#### Your task
In the listing below, locate the line that contains "base_body();" and the line that contains "obj.data.transform(world)". Restate word for word those two lines and every line between them, and nothing else.

+++ Dataset excerpt

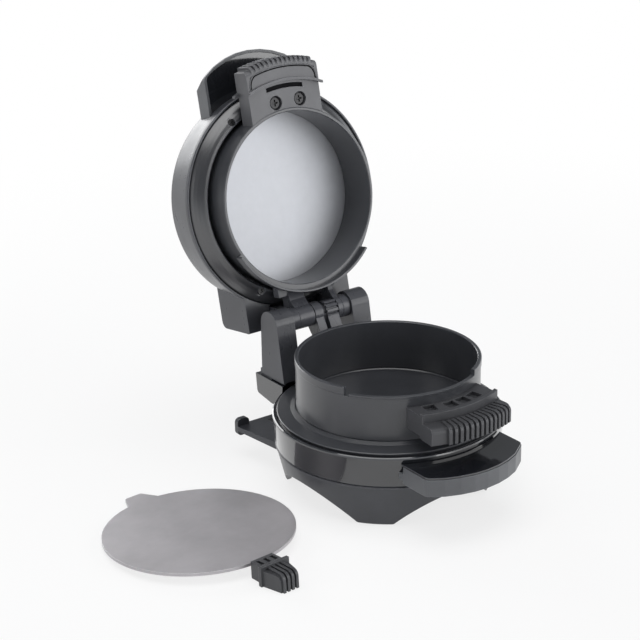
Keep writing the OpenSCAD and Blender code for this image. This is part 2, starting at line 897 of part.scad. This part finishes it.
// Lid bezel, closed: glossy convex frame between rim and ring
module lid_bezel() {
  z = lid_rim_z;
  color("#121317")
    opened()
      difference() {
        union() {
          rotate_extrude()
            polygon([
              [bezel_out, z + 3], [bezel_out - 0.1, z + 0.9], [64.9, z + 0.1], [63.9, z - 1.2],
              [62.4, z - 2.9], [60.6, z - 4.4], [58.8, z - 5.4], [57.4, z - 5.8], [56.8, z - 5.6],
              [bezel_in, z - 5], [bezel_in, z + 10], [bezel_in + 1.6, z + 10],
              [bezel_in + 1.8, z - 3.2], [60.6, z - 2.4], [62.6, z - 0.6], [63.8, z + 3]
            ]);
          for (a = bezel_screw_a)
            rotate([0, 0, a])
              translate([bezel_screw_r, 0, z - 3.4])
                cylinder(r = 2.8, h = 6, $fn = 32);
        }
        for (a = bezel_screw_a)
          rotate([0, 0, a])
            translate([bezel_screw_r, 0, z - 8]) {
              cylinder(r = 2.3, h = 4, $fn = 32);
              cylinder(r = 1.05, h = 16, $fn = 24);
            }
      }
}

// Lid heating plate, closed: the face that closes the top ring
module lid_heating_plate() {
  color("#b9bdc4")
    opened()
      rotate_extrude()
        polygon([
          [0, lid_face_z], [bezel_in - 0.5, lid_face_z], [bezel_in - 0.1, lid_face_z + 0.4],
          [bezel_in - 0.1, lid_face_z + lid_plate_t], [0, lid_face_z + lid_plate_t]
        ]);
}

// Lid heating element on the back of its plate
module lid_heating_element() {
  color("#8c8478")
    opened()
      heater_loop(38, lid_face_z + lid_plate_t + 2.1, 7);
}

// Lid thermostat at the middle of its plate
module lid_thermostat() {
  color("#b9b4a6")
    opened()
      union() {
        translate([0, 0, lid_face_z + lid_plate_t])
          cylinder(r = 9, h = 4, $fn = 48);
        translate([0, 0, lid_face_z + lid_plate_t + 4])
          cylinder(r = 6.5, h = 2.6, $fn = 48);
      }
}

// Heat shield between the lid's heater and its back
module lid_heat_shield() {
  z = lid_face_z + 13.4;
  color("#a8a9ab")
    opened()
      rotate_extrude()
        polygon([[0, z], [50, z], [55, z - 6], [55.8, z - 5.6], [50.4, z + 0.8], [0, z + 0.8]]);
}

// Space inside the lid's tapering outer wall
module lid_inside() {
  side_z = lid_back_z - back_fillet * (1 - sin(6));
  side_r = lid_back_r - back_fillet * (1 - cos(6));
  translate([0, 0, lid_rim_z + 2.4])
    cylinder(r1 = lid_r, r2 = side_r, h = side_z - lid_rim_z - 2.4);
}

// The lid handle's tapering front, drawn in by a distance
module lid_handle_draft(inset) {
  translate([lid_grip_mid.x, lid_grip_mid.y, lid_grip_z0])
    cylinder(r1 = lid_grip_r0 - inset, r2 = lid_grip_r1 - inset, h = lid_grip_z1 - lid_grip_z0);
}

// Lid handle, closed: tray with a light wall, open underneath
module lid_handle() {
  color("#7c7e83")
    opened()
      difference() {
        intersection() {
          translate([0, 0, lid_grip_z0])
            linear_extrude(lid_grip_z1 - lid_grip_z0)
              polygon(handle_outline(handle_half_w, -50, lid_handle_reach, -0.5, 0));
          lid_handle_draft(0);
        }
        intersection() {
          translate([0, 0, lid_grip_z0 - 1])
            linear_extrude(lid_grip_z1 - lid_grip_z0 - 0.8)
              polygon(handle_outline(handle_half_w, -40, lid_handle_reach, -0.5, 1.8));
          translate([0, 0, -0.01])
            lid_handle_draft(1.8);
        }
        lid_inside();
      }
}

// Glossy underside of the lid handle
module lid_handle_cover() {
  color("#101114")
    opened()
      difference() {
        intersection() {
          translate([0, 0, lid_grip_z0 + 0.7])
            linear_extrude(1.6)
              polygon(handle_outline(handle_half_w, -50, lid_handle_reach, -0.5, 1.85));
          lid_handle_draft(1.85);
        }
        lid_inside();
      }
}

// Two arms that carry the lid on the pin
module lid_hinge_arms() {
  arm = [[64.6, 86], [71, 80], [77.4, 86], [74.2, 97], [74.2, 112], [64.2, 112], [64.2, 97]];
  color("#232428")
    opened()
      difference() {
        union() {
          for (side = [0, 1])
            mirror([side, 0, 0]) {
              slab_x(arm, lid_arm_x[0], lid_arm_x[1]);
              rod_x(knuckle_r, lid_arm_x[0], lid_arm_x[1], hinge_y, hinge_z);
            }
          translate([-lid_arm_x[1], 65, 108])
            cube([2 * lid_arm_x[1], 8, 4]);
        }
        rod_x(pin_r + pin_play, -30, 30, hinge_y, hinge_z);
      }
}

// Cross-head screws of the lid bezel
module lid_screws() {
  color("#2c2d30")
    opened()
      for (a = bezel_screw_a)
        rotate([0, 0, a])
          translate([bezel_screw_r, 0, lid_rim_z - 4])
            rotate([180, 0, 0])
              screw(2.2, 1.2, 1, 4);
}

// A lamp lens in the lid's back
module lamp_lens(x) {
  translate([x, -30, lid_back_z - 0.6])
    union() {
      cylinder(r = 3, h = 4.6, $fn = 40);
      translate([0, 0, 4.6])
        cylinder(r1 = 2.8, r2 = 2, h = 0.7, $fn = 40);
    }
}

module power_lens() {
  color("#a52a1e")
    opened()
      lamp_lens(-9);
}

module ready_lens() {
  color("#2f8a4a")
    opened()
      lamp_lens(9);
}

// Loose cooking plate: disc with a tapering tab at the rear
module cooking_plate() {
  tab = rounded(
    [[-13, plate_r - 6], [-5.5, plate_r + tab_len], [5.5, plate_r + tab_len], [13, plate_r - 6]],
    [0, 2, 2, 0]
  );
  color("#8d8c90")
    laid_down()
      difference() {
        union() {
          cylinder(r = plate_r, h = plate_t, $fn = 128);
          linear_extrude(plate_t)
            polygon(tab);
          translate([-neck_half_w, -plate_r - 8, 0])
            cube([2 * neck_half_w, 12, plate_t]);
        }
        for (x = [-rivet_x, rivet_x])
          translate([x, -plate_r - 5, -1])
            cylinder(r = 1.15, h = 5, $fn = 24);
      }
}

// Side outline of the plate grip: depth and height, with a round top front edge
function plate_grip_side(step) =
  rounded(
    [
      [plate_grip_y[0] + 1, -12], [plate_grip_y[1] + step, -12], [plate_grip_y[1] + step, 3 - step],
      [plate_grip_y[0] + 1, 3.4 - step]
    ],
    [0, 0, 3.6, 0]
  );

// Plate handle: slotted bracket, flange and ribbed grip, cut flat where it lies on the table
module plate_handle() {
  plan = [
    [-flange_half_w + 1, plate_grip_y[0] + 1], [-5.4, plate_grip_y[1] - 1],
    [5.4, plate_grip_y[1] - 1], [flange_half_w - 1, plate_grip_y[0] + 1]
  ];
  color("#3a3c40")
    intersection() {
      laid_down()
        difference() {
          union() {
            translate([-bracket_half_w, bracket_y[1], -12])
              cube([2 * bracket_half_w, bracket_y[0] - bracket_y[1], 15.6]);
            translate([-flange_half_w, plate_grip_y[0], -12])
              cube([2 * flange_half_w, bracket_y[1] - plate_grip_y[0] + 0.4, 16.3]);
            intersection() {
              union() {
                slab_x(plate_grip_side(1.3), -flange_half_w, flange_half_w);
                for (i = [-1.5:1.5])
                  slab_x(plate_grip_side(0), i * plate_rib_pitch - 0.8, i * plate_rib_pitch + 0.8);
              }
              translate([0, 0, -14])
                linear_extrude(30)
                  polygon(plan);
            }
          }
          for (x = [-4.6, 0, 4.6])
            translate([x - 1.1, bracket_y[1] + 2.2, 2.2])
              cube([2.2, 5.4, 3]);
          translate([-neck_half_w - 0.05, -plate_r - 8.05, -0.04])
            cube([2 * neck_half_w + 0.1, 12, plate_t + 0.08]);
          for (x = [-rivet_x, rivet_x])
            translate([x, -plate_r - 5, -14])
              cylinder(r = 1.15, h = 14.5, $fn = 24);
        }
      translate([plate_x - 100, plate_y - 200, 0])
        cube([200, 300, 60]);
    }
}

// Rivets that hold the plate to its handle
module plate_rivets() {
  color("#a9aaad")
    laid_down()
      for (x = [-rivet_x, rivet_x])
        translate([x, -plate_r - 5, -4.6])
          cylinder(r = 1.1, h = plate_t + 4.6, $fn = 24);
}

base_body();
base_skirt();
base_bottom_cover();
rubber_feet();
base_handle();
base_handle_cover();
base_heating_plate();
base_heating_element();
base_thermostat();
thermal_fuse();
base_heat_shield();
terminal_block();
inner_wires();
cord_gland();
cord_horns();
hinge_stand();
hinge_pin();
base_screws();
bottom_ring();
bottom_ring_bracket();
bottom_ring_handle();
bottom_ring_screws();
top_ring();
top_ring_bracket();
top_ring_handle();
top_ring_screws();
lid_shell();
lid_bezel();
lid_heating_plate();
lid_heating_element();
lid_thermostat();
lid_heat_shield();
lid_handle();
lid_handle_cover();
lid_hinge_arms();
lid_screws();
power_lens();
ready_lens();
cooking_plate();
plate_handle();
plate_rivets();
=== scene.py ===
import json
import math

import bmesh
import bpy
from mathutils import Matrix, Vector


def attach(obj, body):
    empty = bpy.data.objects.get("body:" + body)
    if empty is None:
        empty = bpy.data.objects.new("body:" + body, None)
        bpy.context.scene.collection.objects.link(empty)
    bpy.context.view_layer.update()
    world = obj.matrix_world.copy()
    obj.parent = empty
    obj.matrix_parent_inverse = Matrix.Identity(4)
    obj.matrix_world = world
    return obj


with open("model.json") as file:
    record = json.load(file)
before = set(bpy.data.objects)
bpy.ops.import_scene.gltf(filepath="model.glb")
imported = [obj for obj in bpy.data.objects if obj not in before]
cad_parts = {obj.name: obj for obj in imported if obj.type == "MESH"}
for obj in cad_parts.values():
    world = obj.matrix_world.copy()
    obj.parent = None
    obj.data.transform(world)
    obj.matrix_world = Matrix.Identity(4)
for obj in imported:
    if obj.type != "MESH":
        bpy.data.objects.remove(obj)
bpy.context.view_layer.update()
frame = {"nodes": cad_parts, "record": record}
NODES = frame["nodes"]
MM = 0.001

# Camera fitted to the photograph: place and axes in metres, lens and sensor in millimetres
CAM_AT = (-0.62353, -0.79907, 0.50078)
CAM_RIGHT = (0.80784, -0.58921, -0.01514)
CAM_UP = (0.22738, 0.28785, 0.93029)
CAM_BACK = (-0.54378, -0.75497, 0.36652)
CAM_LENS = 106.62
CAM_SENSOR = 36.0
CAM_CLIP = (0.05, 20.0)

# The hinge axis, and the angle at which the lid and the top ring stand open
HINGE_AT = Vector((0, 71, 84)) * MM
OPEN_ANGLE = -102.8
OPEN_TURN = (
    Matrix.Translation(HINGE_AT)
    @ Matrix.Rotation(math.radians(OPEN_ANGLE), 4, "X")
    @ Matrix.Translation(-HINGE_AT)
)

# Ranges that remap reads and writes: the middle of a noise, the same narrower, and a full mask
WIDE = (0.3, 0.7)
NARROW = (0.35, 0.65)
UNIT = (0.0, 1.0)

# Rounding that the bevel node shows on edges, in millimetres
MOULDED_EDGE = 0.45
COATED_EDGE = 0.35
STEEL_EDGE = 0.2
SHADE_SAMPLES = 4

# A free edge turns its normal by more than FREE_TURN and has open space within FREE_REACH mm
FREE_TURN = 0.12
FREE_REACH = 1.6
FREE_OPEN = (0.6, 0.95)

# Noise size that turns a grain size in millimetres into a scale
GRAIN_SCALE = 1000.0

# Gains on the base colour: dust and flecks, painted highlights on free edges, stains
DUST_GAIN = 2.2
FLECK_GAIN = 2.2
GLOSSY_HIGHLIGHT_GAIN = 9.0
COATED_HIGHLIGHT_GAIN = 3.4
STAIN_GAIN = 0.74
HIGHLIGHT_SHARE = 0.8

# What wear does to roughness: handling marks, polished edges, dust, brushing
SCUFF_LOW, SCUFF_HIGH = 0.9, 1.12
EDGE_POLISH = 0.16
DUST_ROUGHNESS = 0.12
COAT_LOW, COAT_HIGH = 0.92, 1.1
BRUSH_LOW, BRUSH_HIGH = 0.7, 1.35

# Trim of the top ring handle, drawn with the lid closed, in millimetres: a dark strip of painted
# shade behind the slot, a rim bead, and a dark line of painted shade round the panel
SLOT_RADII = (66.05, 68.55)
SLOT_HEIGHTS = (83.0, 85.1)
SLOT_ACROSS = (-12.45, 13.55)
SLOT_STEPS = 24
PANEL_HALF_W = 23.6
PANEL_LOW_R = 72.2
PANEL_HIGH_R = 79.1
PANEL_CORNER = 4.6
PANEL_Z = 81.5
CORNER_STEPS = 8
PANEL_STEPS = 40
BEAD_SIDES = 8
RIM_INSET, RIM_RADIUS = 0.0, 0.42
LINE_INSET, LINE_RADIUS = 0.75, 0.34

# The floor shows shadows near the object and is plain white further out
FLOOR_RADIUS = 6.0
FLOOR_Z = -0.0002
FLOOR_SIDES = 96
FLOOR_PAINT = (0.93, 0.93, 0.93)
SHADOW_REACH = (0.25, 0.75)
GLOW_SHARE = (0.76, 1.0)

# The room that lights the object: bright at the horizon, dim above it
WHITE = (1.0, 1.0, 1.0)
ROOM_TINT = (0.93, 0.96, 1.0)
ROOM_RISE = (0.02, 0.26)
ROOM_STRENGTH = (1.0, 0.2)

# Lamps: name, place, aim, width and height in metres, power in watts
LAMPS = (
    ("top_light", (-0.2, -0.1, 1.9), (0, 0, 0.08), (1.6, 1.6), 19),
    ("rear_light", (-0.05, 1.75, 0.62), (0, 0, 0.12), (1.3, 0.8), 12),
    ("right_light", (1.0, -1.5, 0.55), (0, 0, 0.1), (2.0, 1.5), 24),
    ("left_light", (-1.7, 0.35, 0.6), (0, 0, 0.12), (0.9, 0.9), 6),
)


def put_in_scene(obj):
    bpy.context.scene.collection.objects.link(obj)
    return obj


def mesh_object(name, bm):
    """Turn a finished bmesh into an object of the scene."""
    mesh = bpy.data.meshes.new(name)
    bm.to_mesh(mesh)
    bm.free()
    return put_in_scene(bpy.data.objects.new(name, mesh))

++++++

#### Problem solution
base_body();
base_skirt();
base_bottom_cover();
rubber_feet();
base_handle();
base_handle_cover();
base_heating_plate();
base_heating_element();
base_thermostat();
thermal_fuse();
base_heat_shield();
terminal_block();
inner_wires();
cord_gland();
cord_horns();
hinge_stand();
hinge_pin();
base_screws();
bottom_ring();
bottom_ring_bracket();
bottom_ring_handle();
bottom_ring_screws();
top_ring();
top_ring_bracket();
top_ring_handle();
top_ring_screws();
lid_shell();
lid_bezel();
lid_heating_plate();
lid_heating_element();
lid_thermostat();
lid_heat_shield();
lid_handle();
lid_handle_cover();
lid_hinge_arms();
lid_screws();
power_lens();
ready_lens();
cooking_plate();
plate_handle();
plate_rivets();
=== scene.py ===
import json
import math

import bmesh
import bpy
from mathutils import Matrix, Vector


def attach(obj, body):
    empty = bpy.data.objects.get("body:" + body)
    if empty is None:
        empty = bpy.data.objects.new("body:" + body, None)
        bpy.context.scene.collection.objects.link(empty)
    bpy.context.view_layer.update()
    world = obj.matrix_world.copy()
    obj.parent = empty
    obj.matrix_parent_inverse = Matrix.Identity(4)
    obj.matrix_world = world
    return obj


with open("model.json") as file:
    record = json.load(file)
before = set(bpy.data.objects)
bpy.ops.import_scene.gltf(filepath="model.glb")
imported = [obj for obj in bpy.data.objects if obj not in before]
cad_parts = {obj.name: obj for obj in imported if obj.type == "MESH"}
for obj in cad_parts.values():
    world = obj.matrix_world.copy()
    obj.parent = None
    obj.data.transform(world)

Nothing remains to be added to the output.